The Pamphlet Collection of Sir Robert Stout: Volume 84
The First Resurrection
The First Resurrection.
The erroneous opinions held by many, of the first resurrection, and the taking up of the saints to heaven before the final judgment, &c., seems to have its origin in what St. Paul says in 1 Thess. iv. 16, "And the dead in Christ shall rise first;" and also from a misunderstanding as to how' the millennium is to be constituted, and who are to be the inhabitants of the earth at that period. From what the Apostle says with regard to "the resurrection of the just," (verse 14 to 17,) it is quite clear that his intention is to comfort the Thessalonians, telling them not to sorrow about those who shall have fallen asleep previous to the coming of Christ, as if those, or some of them, might be overlooked or left behind. He points out that those shall be raised first, and, in company with those which are then in life, who in the twinkling of an eye shall be changed, shall be "caught up" together, &c. But this statement cannot possibly mean that this takes place separately, with an interval of a thousand years, or something like that, previously to the resurrection of the ungodly—far from it. For the words of Christ, recorded in Math. xxv. 32-33, distinctly indicate that the general judgment will take place at the time when He "comes in His glory." And this, compared with what our Lord declares in Math. xiii. 47-50, is shown to be the end of the world. And, speaking of this period, Paul says: He "shall judge the quick and the dead at His appearing and His kingdom" (1 Tim. iv., 1). Also, when referring to this "second time" of the Saviour's appearing, the Apostle links it immediately with the final judgment. (See Heb. ix. 27-28.) And, further, "For we shall all stand before the judgment seat of Christ (Rom. xiv. 10). Now, it is impossible to limit these references to the judgment, as affecting the persons of the righteous only; for it is said the "goats" and the "sheep" shall at one and the same time stand before Christ the Judge, there to be finally separated; and the "tares" shall be gathered from amongst the wheat——i.e., the angels shall gather out the godly from amongst the ungodly.
Some writers, commenting on the Millennium, try very hard to make us believe that the inhabitants of the earth during the Millennium will be the raised saints, who are termed "the first resurrection" (Rev. xx. 5, 6). Also, that Christ will be their King, and himself personally reign on earth during the specified thousand years.
That Christ should establish a kingdom on this old earth, which has been defiled with all sorts of filthiness, of which the inhabitants should be saints who have been raised from the dead; and also whilst there is still a heathen race of people existing, who, after the expiration of the specified thousand years of peace, inspired by Satan, and after his release from prison, shall compass "the camp of the saints about, and the beloved city," (Rev. xx. 7, 8, 9)—such an idea we declare to be fabulous in the extreme.

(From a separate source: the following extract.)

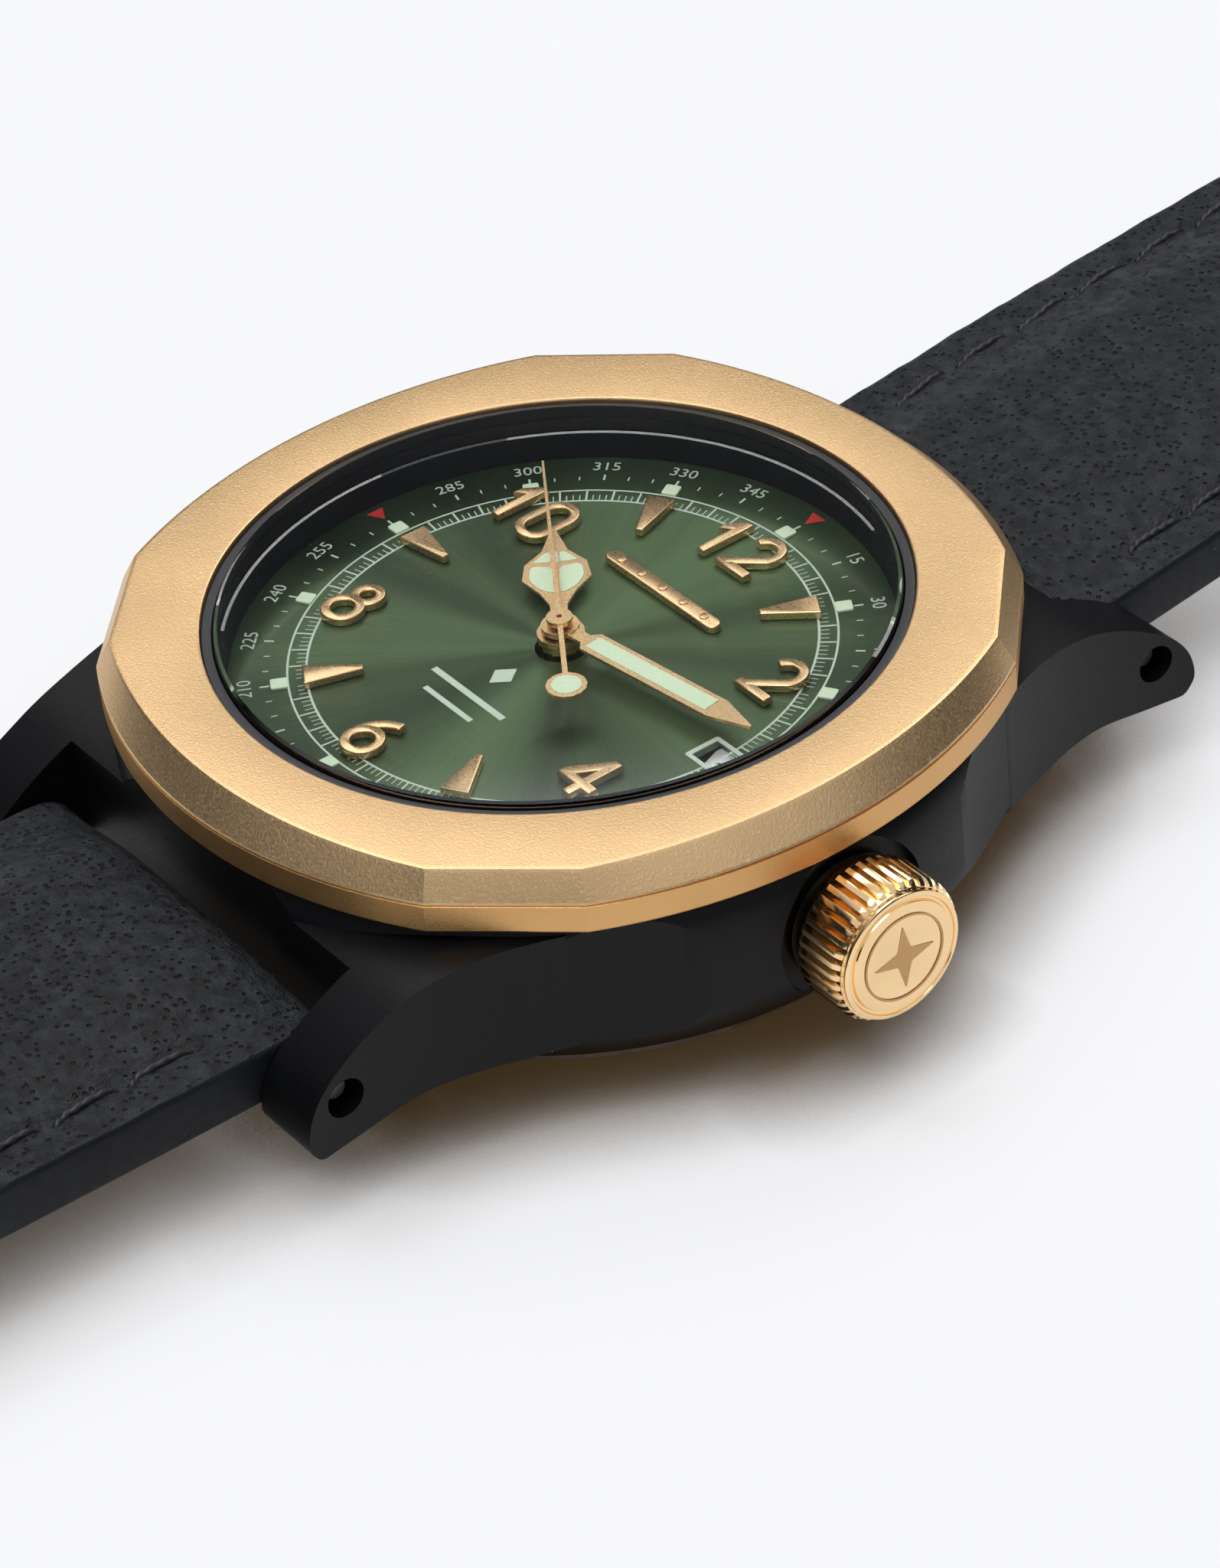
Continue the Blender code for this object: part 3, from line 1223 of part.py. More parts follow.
def build_buckle():
    y0, z0 = BAR_Y + SHORT_STRAP, short_height(SHORT_STRAP)
    outer, inner = BUCKLE_OUTER_HALF, BUCKLE_INNER_HALF
    corner, back, far = BUCKLE_CORNER, -BUCKLE_BACK, BUCKLE_REACH
    outside = [(outer, back)] + arc((outer - corner, far - corner), corner, 0, 90, 5)
    outside += arc((corner - outer, far - corner), corner, 90, 180, 5) + [(-outer, back)]
    window = [(-inner, back), (-inner, far - BUCKLE_RAIL), (inner, far - BUCKLE_RAIL), (inner, back)]
    shape = [(x, y0 + y) for x, y in outside + window]
    half = BUCKLE_THICKNESS / 2
    frame = plate("buckle_frame", [shape], z0 - half, z0 + half, "black_case")
    hole = BUCKLE_BAR_RADIUS + PIVOT_PLAY
    cut(frame, rod("frame_hole", hole, -outer - 1, outer + 1, (y0, z0), "black_case", cutter=True))
    frame = on_axis(settle(frame), (0.0, y0, z0))
    frame.data.transform(Matrix.Rotation(math.radians(-BUCKLE_TILT), 4, "X"))

    bar_end = outer - 0.3
    rod("buckle_bar", BUCKLE_BAR_RADIUS, -bar_end, bar_end, (y0, z0), "steel", sides=12)

    prong_end = far + 0.3
    prong = [(0.2, -0.05), (prong_end, -0.05), (prong_end, 0.25), (prong_end - 1.6, 0.75), (0.2, 0.8)]
    side_outline = [(y0 + d, z0 + h) for d, h in prong]
    half_width = TONGUE_WIDTH / 2
    tongue = plate("buckle_tongue", [side_outline], -half_width, half_width, "black_case", axis="X")
    join(tongue, rod("tongue_hub", TONGUE_HUB, -half_width, half_width, (y0, z0), "black_case"))
    cut(tongue, rod("tongue_bore", hole, -TONGUE_WIDTH, TONGUE_WIDTH, (y0, z0), "black_case", cutter=True))
    on_axis(settle(tongue), (0.0, y0, z0))


def keeper(name, distance, lift):
    """A leather loop square to the strap at a distance from the spring bar."""
    y0, z0 = BAR_Y + distance, short_height(distance) + lift
    width = STRAP_END_WIDTH + KEEPER_PLAY
    outer_x, outer_z = width / 2 + KEEPER_WALL, KEEPER_HEIGHT / 2 + KEEPER_WALL
    slope = slope_of(short_height, distance)
    loop = block(name, (2 * outer_x, KEEPER_LENGTH, 2 * outer_z), (0.0, y0, z0), "leather_black", turn=slope)
    hollow = (width, KEEPER_LENGTH + 2.0, KEEPER_HEIGHT)
    cut(loop, block(name + "_hollow", hollow, (0.0, y0, z0), "leather_black", cutter=True, turn=slope))
    return on_axis(settle(loop), (0.0, y0, z0))


build_mid_case()
build_bezel()
build_glass()
build_case_back()
build_dial()
build_markers()
build_hands()
build_plates()
build_train()
build_escapement()
build_motion_work()
build_rotor()
build_crown()
build_straps()
build_buckle()
keeper("fixed_keeper", FIXED_KEEPER_AT, KEEPER_HEIGHT / 2 - STRAP_THIN / 2 - RUNNING)
keeper("free_keeper", FREE_KEEPER_AT, 0.0)
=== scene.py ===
"""An automatic wristwatch: blasted gold bezel, black case, green dial and leather strap."""

import json
import math

import bmesh
import bpy
from mathutils import Matrix, Vector, noise

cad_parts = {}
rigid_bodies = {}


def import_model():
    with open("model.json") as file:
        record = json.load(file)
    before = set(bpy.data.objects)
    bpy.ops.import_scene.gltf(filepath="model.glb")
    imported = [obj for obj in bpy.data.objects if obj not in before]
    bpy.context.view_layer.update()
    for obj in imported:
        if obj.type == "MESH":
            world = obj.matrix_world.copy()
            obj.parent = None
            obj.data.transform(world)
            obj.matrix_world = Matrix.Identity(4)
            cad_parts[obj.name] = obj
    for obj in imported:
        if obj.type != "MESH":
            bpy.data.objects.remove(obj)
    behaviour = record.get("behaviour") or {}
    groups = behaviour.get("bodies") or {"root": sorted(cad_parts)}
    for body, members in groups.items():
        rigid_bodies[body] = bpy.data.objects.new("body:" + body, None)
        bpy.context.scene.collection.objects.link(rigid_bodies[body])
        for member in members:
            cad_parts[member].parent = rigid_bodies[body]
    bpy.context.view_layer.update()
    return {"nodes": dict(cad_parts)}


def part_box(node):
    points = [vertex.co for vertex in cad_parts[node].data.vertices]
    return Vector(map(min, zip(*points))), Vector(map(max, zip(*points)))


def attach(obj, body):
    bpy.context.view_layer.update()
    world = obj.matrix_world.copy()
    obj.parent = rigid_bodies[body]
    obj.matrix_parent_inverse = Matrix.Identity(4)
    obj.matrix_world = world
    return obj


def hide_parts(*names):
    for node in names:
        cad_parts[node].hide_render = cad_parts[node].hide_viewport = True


bl_info = {
    "name": "Wristwatch looks",
    "version": (1, 0, 0),
    "blender": (4, 5, 0),
    "location": "3D View > Sidebar > Watch",
    "description": "Builds the visible pieces and finishes of an automatic wristwatch",
    "category": "Object",
}

for leftover in list(bpy.data.objects):
    bpy.data.objects.remove(leftover, do_unlink=True)

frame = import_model()
NODES = frame["nodes"]
MM = 0.001


def corner_mm(node, which, axis):
    """One coordinate of a node's lowest (0) or highest (1) corner, in millimetres."""
    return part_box(node)[which][axis] / MM


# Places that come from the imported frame, in millimetres
BAR_Y = (corner_mm("spring_bar_12", 0, 1) + corner_mm("spring_bar_12", 1, 1)) / 2
BAR_Z = (corner_mm("spring_bar_12", 0, 2) + corner_mm("spring_bar_12", 1, 2)) / 2
DIAL_TOP = corner_mm("dial", 1, 2)
BEZEL_TOP = corner_mm("bezel", 1, 2)
BEZEL_BASE = corner_mm("bezel", 0, 2)
CASE_TOP = 9.65
CROWN_START = corner_mm("crown", 0, 0)
CROWN_END = corner_mm("crown", 1, 0)
CROWN_Z = (corner_mm("crown", 0, 2) + corner_mm("crown", 1, 2)) / 2
CROWN_RADIUS = (corner_mm("crown", 1, 2) - corner_mm("crown", 0, 2)) / 2
LUG_TIP = corner_mm("mid_case", 1, 1)
STRAP_HALF = corner_mm("strap_6", 1, 0)
LONG_END = -corner_mm("strap_6", 0, 1) - BAR_Y
HAND_TOPS = {name: corner_mm(name, 1, 2) for name in ("hour_hand", "minute_hand", "seconds_hand")}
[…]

As we have shown elsewhere, the inhabitants of the Millennial Empire will be mortals such as we are. They will comprise, firstly, the Jews; not merely a remnant of them, but all the Jews, who will embrace the opportunity to return to their land by the confirmation of a covenant with that "prince," Antichrist, (Daniel ix. 27,) which he shall make with them, they having been converted after or in consequence of the destruction by Divine interposition of that prince and his army. (Ezekiel xxxix.) And, secondly, the Jews will be increased by the remnant of the Gentile Church returning from their place of safety, whither they fled for refuge during the persecution of Antichrist (Rev. xii. 14), which remnant will be incorporated into the Jewish nation. And their King will also be mortal, as themselves. and will be selected from amongst their own nation.
The raised saints will be a superior order of the priesthood, unchangeable by death during the millennial thousand years, in addition to the mortal priesthood page 55 described in Ezekiel. But Christ's kingdom, with the raised saints as its subjects, will be postponed until the new heaven and new earth is established (Rev. xxi).
That the second death shall have no power over those raised priests means that they shall not be raised like Lazarus and others, who were subject to die again; but these shall be finally raised to their glorified state, and will be withdrawn when the specified thousand years are finished. Satan being then loosed again out of his imprisonment.